• [Request]:
Copy out each line of the data holding "Blender".

• [Records to use]:
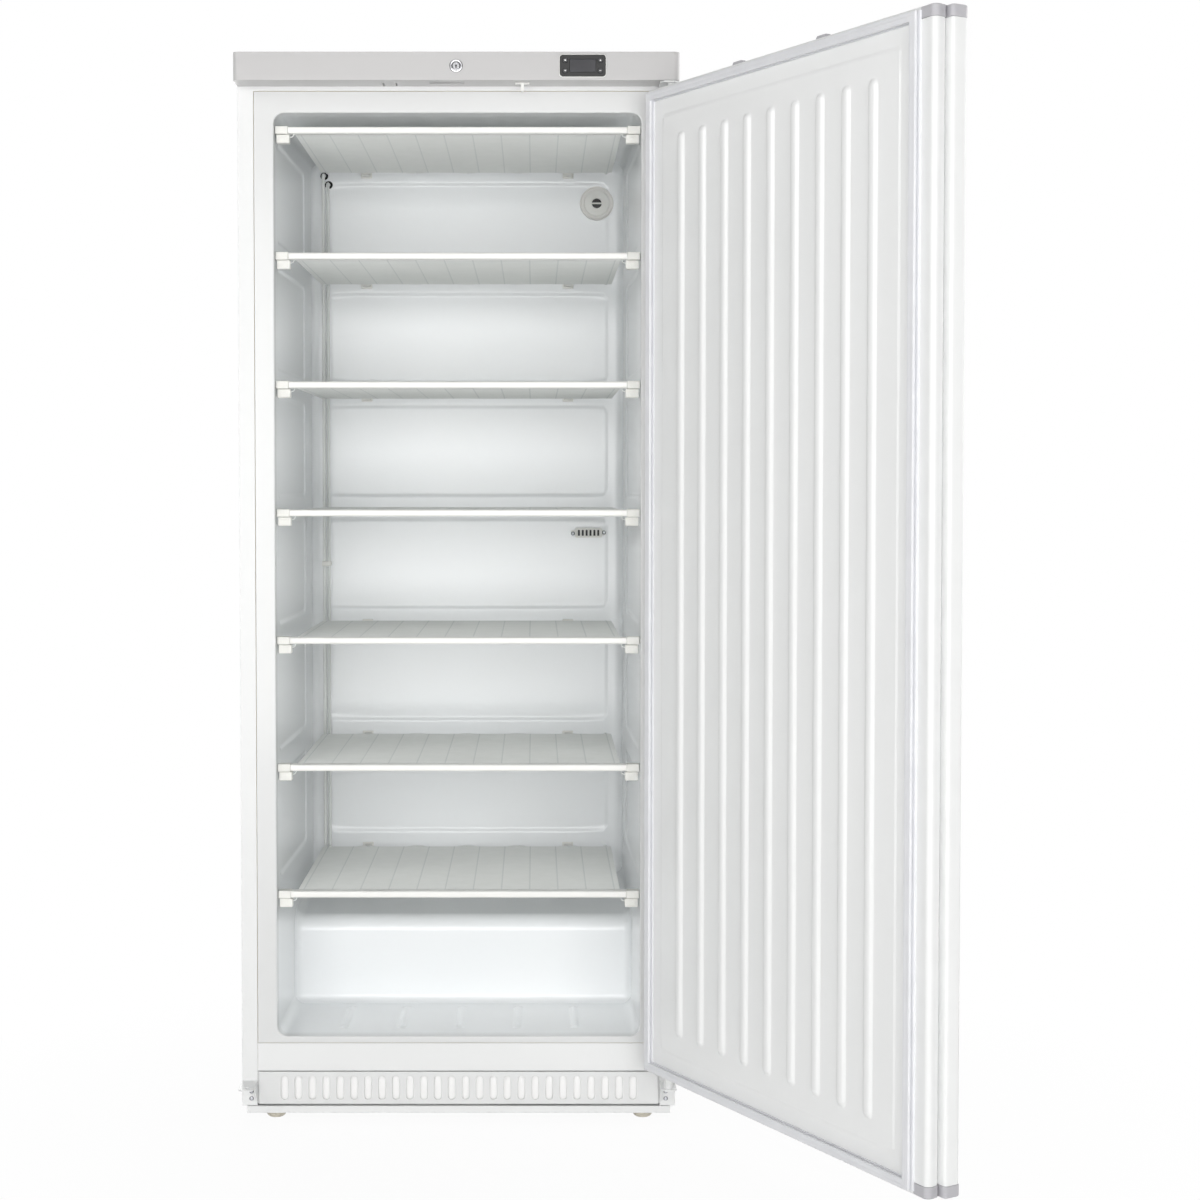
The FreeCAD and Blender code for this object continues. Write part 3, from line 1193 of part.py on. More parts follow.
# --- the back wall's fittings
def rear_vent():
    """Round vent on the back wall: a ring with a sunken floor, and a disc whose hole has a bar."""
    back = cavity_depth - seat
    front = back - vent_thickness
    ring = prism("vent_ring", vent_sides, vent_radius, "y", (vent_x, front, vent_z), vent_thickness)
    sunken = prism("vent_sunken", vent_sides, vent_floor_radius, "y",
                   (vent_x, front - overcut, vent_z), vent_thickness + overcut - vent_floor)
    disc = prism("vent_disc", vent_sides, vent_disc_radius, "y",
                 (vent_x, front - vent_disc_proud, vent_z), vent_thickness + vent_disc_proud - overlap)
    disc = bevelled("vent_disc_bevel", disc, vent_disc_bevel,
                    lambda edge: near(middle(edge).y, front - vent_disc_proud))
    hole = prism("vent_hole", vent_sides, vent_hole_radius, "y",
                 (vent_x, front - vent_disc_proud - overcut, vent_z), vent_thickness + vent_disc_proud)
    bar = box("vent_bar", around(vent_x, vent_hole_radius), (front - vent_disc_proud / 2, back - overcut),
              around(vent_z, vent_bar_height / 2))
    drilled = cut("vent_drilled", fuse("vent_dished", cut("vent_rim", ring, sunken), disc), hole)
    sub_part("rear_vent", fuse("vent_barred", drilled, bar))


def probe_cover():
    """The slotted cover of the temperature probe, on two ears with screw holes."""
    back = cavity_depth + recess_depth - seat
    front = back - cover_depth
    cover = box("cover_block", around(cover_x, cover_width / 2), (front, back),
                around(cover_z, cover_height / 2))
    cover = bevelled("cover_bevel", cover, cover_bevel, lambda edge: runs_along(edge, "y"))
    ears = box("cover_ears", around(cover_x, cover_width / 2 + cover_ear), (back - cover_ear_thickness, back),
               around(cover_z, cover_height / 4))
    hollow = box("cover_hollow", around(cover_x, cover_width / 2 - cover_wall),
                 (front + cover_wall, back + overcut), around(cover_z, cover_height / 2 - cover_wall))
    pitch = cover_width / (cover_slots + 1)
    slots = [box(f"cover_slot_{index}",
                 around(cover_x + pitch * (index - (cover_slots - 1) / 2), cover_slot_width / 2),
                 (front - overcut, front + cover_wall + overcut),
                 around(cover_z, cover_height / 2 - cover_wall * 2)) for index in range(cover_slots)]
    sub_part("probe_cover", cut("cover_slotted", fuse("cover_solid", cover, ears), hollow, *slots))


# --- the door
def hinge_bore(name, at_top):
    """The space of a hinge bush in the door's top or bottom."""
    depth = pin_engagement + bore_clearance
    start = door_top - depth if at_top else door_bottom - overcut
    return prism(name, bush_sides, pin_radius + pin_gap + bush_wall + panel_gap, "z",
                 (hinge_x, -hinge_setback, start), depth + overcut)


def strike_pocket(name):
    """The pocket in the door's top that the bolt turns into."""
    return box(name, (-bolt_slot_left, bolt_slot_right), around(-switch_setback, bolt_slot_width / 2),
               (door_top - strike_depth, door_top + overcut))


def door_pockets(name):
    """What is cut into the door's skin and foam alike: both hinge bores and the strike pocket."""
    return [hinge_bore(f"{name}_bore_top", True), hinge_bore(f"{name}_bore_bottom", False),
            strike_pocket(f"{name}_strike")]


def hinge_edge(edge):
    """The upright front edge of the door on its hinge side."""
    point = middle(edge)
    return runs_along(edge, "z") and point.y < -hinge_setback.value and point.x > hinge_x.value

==

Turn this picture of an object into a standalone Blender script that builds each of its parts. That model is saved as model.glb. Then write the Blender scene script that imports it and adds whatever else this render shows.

• [Finished answer]:
The FreeCAD and Blender code for this object continues. Write part 3, from line 1193 of part.py on. More parts follow.
Turn this picture of an object into a standalone Blender script that builds each of its parts. That model is saved as model.glb. Then write the Blender scene script that imports it and adds whatever else this render shows.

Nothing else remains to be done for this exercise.